As thousands queued for hours at Edinburgh to pay their respects to the late Queen Elizabeth II, and thousands more prepared to do the same in London, the solemn scenes prompted one prominent Isle of Wight resident to recall an extraordinarily memorable sequence of events at the time of the Queen's father, George VI's own death in 1952.

Anne Springman, owner of Shanklin Chine, who celebrated her 90th birthday in 2021, served as the Isle of Wight's High Sheriff for a twelve-month period in 2002 and 2003, Elizabeth II's Golden Jubilee year.

For her, the Queen's passing was bound to trigger vivid memories of King George's death at Sandringham House, Norfolk, the event which brought the 25-year-old Elizabeth to the throne.

Five years younger than the new monarch at the time, the then Anne Macpherson was working as a £5 per week secretary at a firm of stockbrokers in the City of London, her first job.

Isle of Wight County Press: Anne Springman during her year as Isle of Wight high sheriff in 2002.Anne Springman during her year as Isle of Wight high sheriff in 2002. (Image: IWCP Archive)

Anne's MP at the time, however, represented Stratford-upon-Avon in Warwickshire, the county in which she and her family then lived.

The MP in question would a decade later become forever associated with scandal.

But in 1952 John (Jack) Profumo was a rising star in the Conservative Party, destined for a stellar political career before his downfall in the wake of his infamous affair with the model Christine Keeler.

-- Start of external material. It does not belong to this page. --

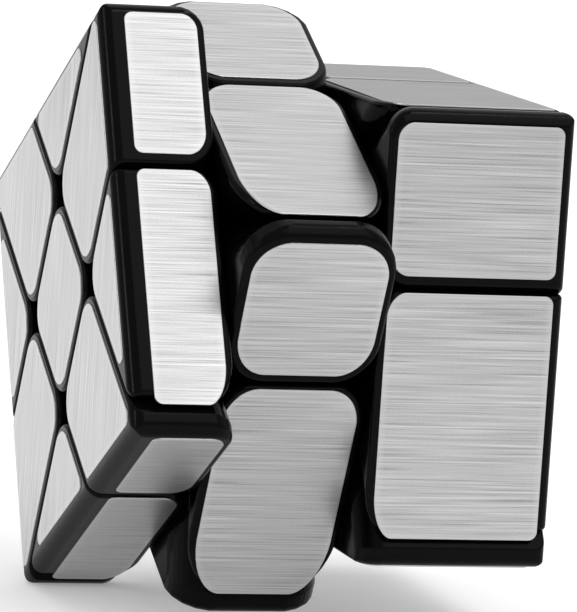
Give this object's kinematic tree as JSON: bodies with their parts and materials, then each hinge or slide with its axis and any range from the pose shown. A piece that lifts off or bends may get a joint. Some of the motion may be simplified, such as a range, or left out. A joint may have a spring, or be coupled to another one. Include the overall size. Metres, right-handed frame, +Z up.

Anne recalls telephoning the MP with a somewhat cheeky request. "Mr Profumo," she began, "Do you think you could arrange for my cousin Julia and myself to see the lying-in-state of the King?"

"Yes, of course, my dear," Profumo told her without hesitation. "Meet me at Westminster Hall and I'll take you both in."

The MP kept his word. "It was very kind of him and a never to be forgotten experience," said Anne.

Unlike so many others she had avoided the need to queue for hours

Anne later watched the King's funeral procession as it went down Piccadilly en-route to Paddington Station for transfer of the coffin to a train bound for Windsor.

"I had a front row seat at the Berkeley Hotel," she recalled. "My abiding memory is seeing the Queen, the Queen-Mother, the Princess Royal and Princess Margaret all veiled in black."